Os pais disseram que o jogador havia sentido a distância da família, natural de São Caetano, no ABC paulista, e que havia desenvolvido um “quadro de depressão”. Hoje, o episódio é tratado com cautela.

“Até acho que ele teria chance de estar na seleção brasileira, mas é uma coisa muito particular”

Fernando
Volante do Spartak de Moscou

— Se houve algo do tipo, ele conseguiu superar através do futebol — desconversa Silas. — Um cara que consegue se adaptar à Rússia, com um futebol e um ambiente totalmente diferentes, encara qualquer situação.
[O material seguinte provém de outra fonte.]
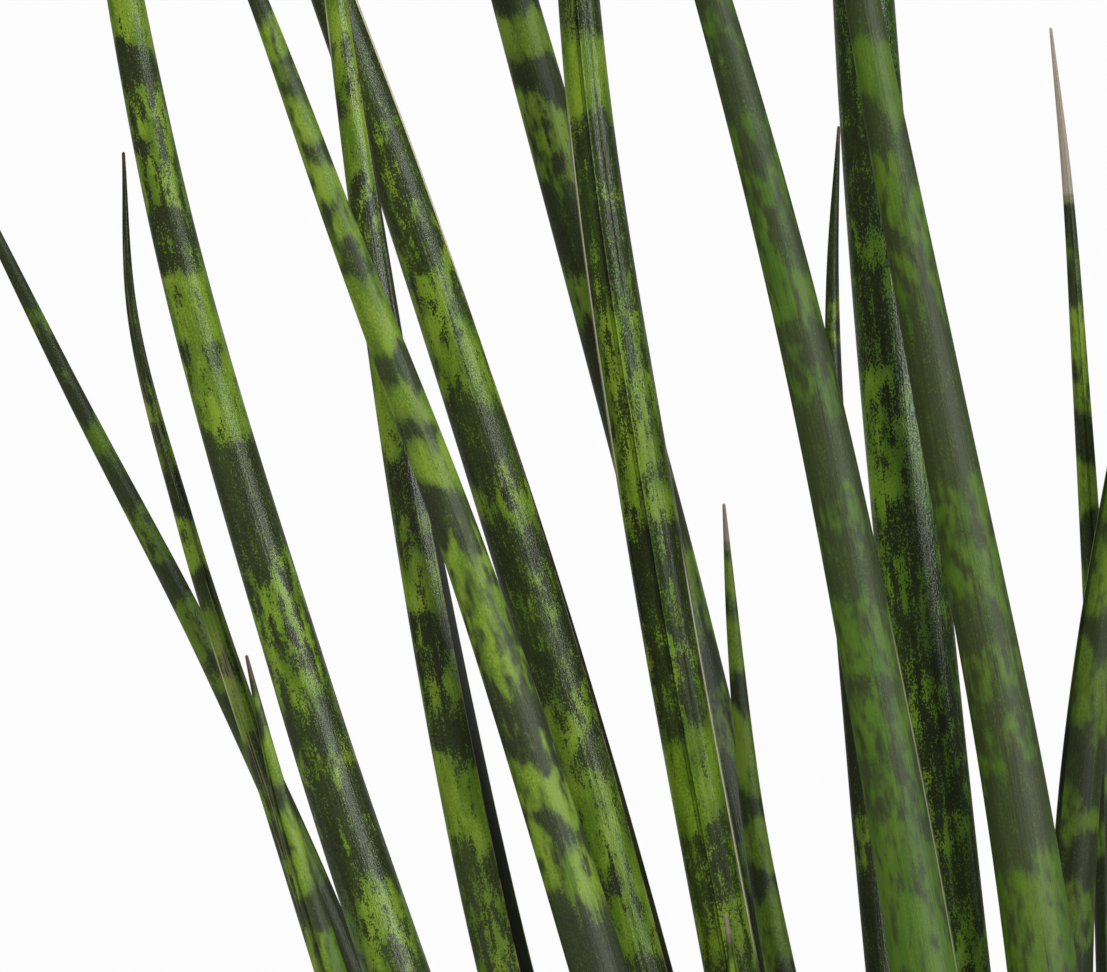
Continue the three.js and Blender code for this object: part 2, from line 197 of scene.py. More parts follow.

— Ele me falou que teve um momento difícil no Grêmio, mas nada tão grave quanto isso (depressão) — lembra Vitinho, que define o colega de CSKA como uma pessoa “resiliente”. — É um cara que nunca reclama de nada, sempre demonstra estar feliz. Aprendi muito com ele sobre como me comportar em momentos de dificuldade.

Recusa à seleção brasileira

Nas raras entrevistas que dá, Mário evita falar sobre o sumiço de 2009 e sobre a “fuga” da seleção brasileira em 2011, quando recusou uma convocação do então técnico Mano Menezes. Os amigos mais próximos dizem que o lateral, quando toca no assunto, o faz em tom de brincadeira. Mário acabou vestindo a camisa verde e amarela pela primeira vez em 2014, chamado por Dunga. À época, já atuava pelo CSKA. O passaporte russo veio dois anos depois.

— Até acho que ele teria chance de estar na seleção brasileira hoje. Mas é uma coisa muito particular. Cada um sabe onde se sente mais à vontade — observa o volante Fernando, do Spartak de Moscou, que conhece Mário desde o Grêmio. — Ele tem um coração tão grande que é capaz de tirar a roupa do corpo pra te dar. É reservado, mas é muito prestativo.

O GLOBO procurou a família de Mário para esclarecer a dúvida que abre a matéria — afinal, tem filho, filha ou nenhum dos dois? — mas as mensagens visualizadas não tiveram resposta. Jorge Machado, empresário que alçou o jogador à Europa, também não quis dar retorno.